The other relationships, were a nice touch but not outstanding. Rukawa’s and his eventual partner in the series felt a bit shoe-horned in but acceptable. The subplot of Masa and Reika mostly took the cake, but felt rather distracting in terms of overall story. It was acted out incredibly well and the dynamic was there. It just felt more like interference then really contributing to the overall story. Drama for the sake of drama if you will, but at least it was watchable.

In terms of the ending it was rather too picture-esque for my tastes. Anyone who knows anything about Ayumi Hamasaki knew the ending would be a positive one more or less. She’s still the empress of Jpop for a reason. So all the additional fluff, and everyone being won over felt a bit too much to me personally.

Overall, M: Subeki Hito ga Ite, was a clean concise drama with a rather interesting set of conclusions for the story and this review. The cast as a whole were excellent, but the degrees of success in the portrayal and relevance to the story-line made it iffy. This story is fun for the Ayumi Hamasaki fans, and maybe for those who are fans of specific actors, but not a must-see by any means. If you’ll excuse me, I’ll just be jamming to M, the song, for the millionth time.

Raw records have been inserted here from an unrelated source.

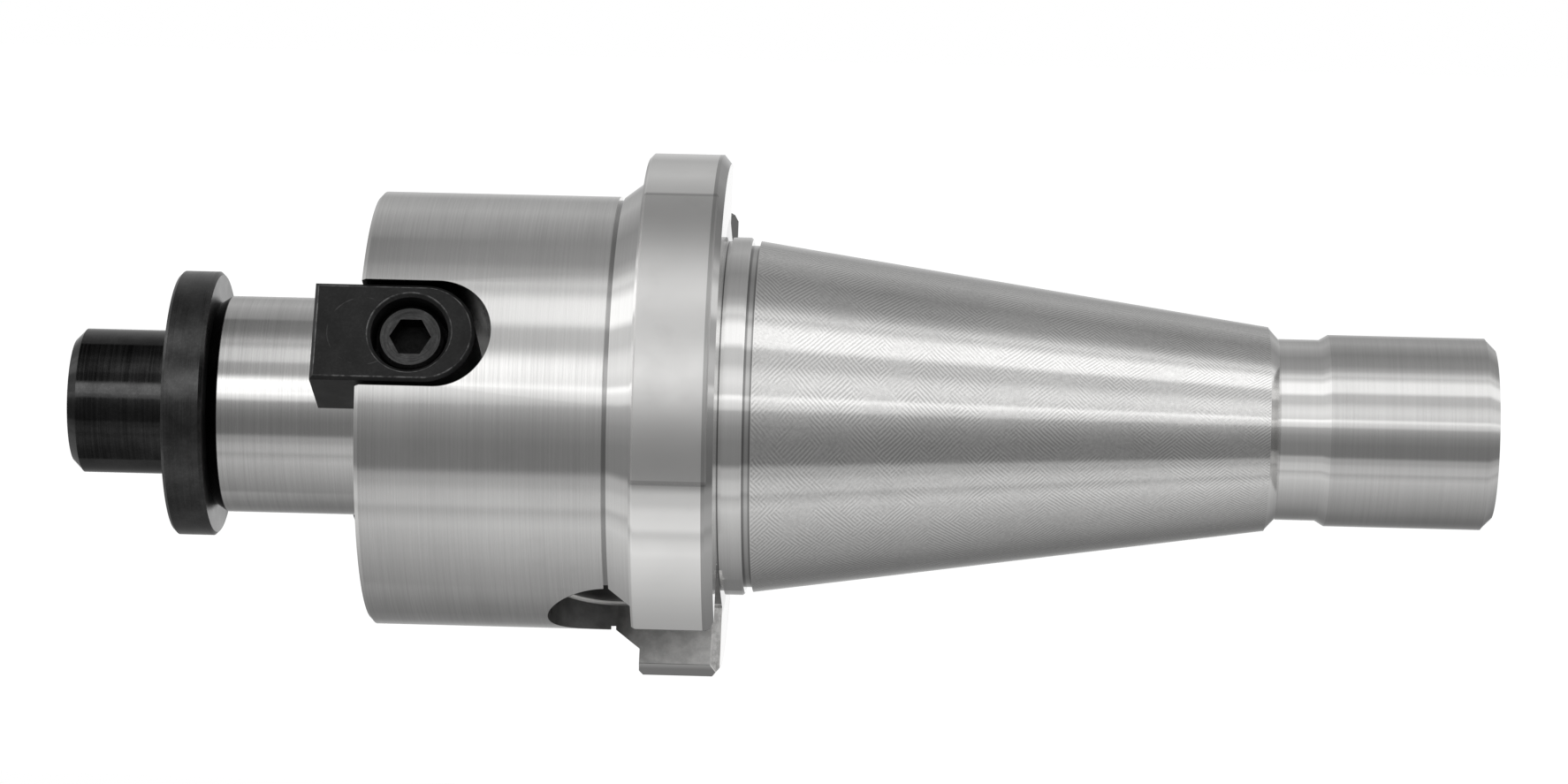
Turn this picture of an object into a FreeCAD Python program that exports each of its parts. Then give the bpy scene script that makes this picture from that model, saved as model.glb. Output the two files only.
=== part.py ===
"""Shell mill arbor with a steep spindle taper.

Frame: millimetres, origin on the axis at the gauge plane of the taper, +X along the
axis towards the drawbar end, +Z up.  The two front drive keys face +Z and -Z, the two
slots for the spindle's keys face +Y and -Y.  Axial sizes are counted from the gauge plane.
"""
import FreeCAD, Part
import math
import os
import re

import Sketcher

DIMENSIONS = {
    # spindle taper, collar and rear end
    "gauge_dia": 44.45,
    "taper_numerator": 7.0,
    "taper_denominator": 24.0,
    "taper_end": 65.4,
    "taper_end_chamfer": 1.3,
    "taper_start": 2.35,
    "collar_dia": 44.6,
    "collar_end": 1.35,
    "collar_chamfer": 0.25,
    "runout_dia": 42.6,
    "neck_dia": 22.5,
    "neck_end": 71.7,
    "neck_chamfer": 1.1,
    "rear_pilot_dia": 23.8,
    "shank_length": 93.4,
    "shank_chamfer": 1.3,
    "drawbar_bore_dia": 14.0,
    "drawbar_bore_depth": 32.0,
    "drawbar_lead": 1.6,
    # drive flange
    "flange_gap": 1.6,
    "flange_thickness": 10.0,
    "flange_dia": 65.0,
    "flange_front_chamfer": 0.5,
    "flange_rear_chamfer": 0.9,
    "flange_rear_bevel": 1.1,
    "flange_relief_width": 0.5,
    "flange_relief_depth": 0.5,
    "cone_height": 2.3,
    # body and cutter pilot
    "projection": 45.0,
    "body_dia": 54.0,
    "body_chamfer": 0.5,
    "body_end": 15.25,
    "body_groove_width": 0.6,
    "body_groove_depth": 0.45,
    "pilot_dia": 27.0,
    "pilot_length": 20.0,
    "pilot_lead": 1.4,
    "pilot_lead_depth": 0.9,
    "front_bore_depth": 28.0,
    "front_bore_lead": 1.0,
    "drill_point": 0.3,
    # slots for the spindle's keys
    "drive_slot_width": 16.1,
    "drive_slot_floor": 22.2,
    "drive_slot_length": 20.9,
    "drive_slot_bevel": 1.4,
    "drive_slot_rear_bevel": 1.1,
    # front drive keys and their slots
    "key_width": 12.4,
    "key_length": 19.6,
    "key_nose": 5.5,
    "key_seat": 16.0,
    "key_top": 26.3,
    "key_chamfer": 0.5,
    "key_side_gap": 0.6,
    "key_end_gap": 2.0,
    # screws of the keys
    "key_screw_dia": 5.0,
    "key_screw_position": 11.7,
    "key_screw_head_dia": 8.2,
    "key_screw_head_height": 5.0,
    "key_screw_head_chamfer": 0.45,
    "key_screw_socket": 4.4,
    "key_screw_socket_depth": 2.5,
    "key_screw_length": 12.0,
    "key_screw_recess": 1.5,
    "key_counterbore_dia": 9.4,
    "key_hole_dia": 5.6,
    "key_tap_spare": 0.6,
    # retaining disc
    "disc_dia": 33.0,
    "disc_thickness": 5.0,
    "disc_chamfer": 0.4,
    "disc_hole_dia": 12.6,
    # retaining screw
    "screw_dia": 12.0,
    "screw_head_dia": 18.0,
    "screw_head_height": 13.0,
    "screw_head_chamfer": 1.2,
    "screw_length": 30.0,
    "screw_tip_chamfer": 1.2,
    "screw_socket": 10.0,
    "screw_socket_depth": 7.0,
    "socket_lead": 0.5,
    # running clearance of screw threads, on the radius
    "thread_clearance": 0.05,
}

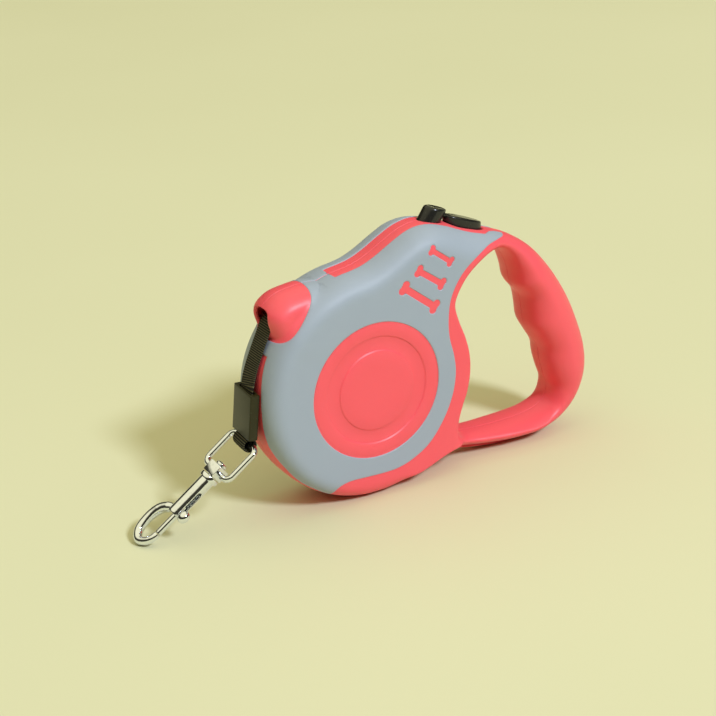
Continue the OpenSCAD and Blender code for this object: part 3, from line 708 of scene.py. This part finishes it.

  1. Nice review. I actually decided to watch the drama because of Alan and Shohei. The story was so-so to me but I loved the cast. Minami as Reika was great but I absolutely hated the character. Although Kalen tried, I felt she was underwhelming compared to even Risa. My favourite character though had to be the Tenma Sensei. That part where she shouted ‘Are you stupid?’ was so damn funny

    Liked by 1 person

    • Thank you! Alan and Shohei are the big draw for this series. And I totally agree about Minami as Reika, great job, but I hated her character so bad.

      Tenma Sensei is the true hero of the series. “Are you stupid?” with her voice and the scarf over the shoulder is too iconic.